-- start Data --

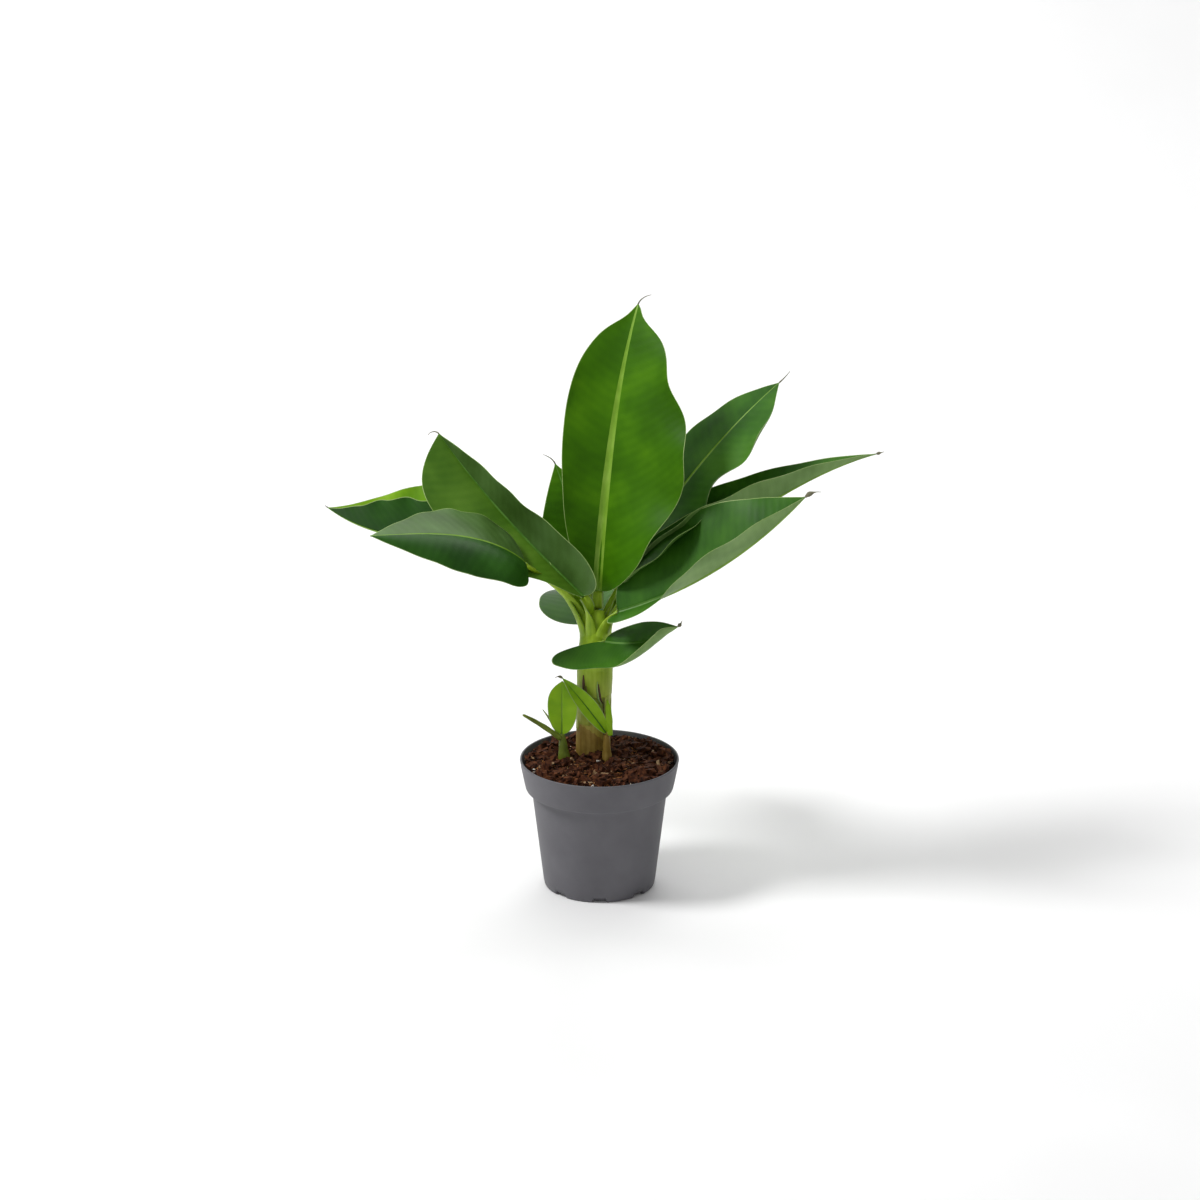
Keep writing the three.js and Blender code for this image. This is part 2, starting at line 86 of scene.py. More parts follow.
# leaf blade skin: veins follow the VeinMap, whose u runs along the blade and v from midrib to margin
def bladeSkin(name, dark, mid, light, roughLow, roughHigh, veinMm, gloss=0.2):
    m, tree = newMaterial(name)
    # side veins every few millimetres, as faint paler lines and shallow ridges
    where = add(tree, "ShaderNodeUVMap", {"uv_map": "VeinMap"})
    main = add(tree, "ShaderNodeTexWave", {"wave_type": "BANDS", "bands_direction": "X", "Scale": 4.2,
               "Distortion": 0.6, "Detail": 1.0, "Detail Scale": 0.6}, {"Vector": where.outputs["UV"]})
    fine = add(tree, "ShaderNodeTexWave", {"wave_type": "BANDS", "bands_direction": "X", "Scale": 24.0,
               "Distortion": 0.9, "Detail": 2.0, "Detail Scale": 1.2}, {"Vector": where.outputs["UV"]})
    place = add(tree, "ShaderNodeTexCoord")
    cloud = add(tree, "ShaderNodeTexNoise", {"Scale": 26.0, "Detail": 3.0, "Roughness": 0.5},
                {"Vector": place.outputs["Object"]})
    cells = add(tree, "ShaderNodeTexNoise", {"Scale": 900.0, "Detail": 2.0},
                {"Vector": place.outputs["Object"]})
    lines = add(tree, "ShaderNodeMath", {"operation": "MULTIPLY_ADD", 1: 0.035},
                {0: main.outputs["Fac"], 2: cloud.outputs["Fac"]})
    tone = add(tree, "ShaderNodeMath", {"operation": "MULTIPLY_ADD", 1: 0.04},
               {0: fine.outputs["Fac"], 2: lines.outputs["Value"]})
    colour = add(tree, "ShaderNodeValToRGB", {}, {"Fac": tone.outputs["Value"]},
                 [(0.36, dark), (0.54, mid), (0.76, light)]).outputs["Color"]
    rough = add(tree, "ShaderNodeMapRange", {"From Min": 0.3, "From Max": 0.7, "To Min": roughLow,
                "To Max": roughHigh}, {"Value": cloud.outputs["Fac"]})
    fineShare = add(tree, "ShaderNodeMath", {"operation": "MULTIPLY_ADD", 1: 0.35},
                    {0: fine.outputs["Fac"], 2: main.outputs["Fac"]})
    height = add(tree, "ShaderNodeMath", {"operation": "MULTIPLY_ADD", 1: 0.12},
                 {0: cells.outputs["Fac"], 2: fineShare.outputs["Value"]})
    finishSurface(tree, colour, rough.outputs["Result"], height.outputs["Value"], veinMm,
                  {"Specular IOR Level": gloss})
    return m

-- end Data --

• [What this task involves] Find every line above that contains the word "follow", and return each one.

• [Finished answer]
Keep writing the three.js and Blender code for this image. This is part 2, starting at line 86 of scene.py. More parts follow.
# leaf blade skin: veins follow the VeinMap, whose u runs along the blade and v from midrib to margin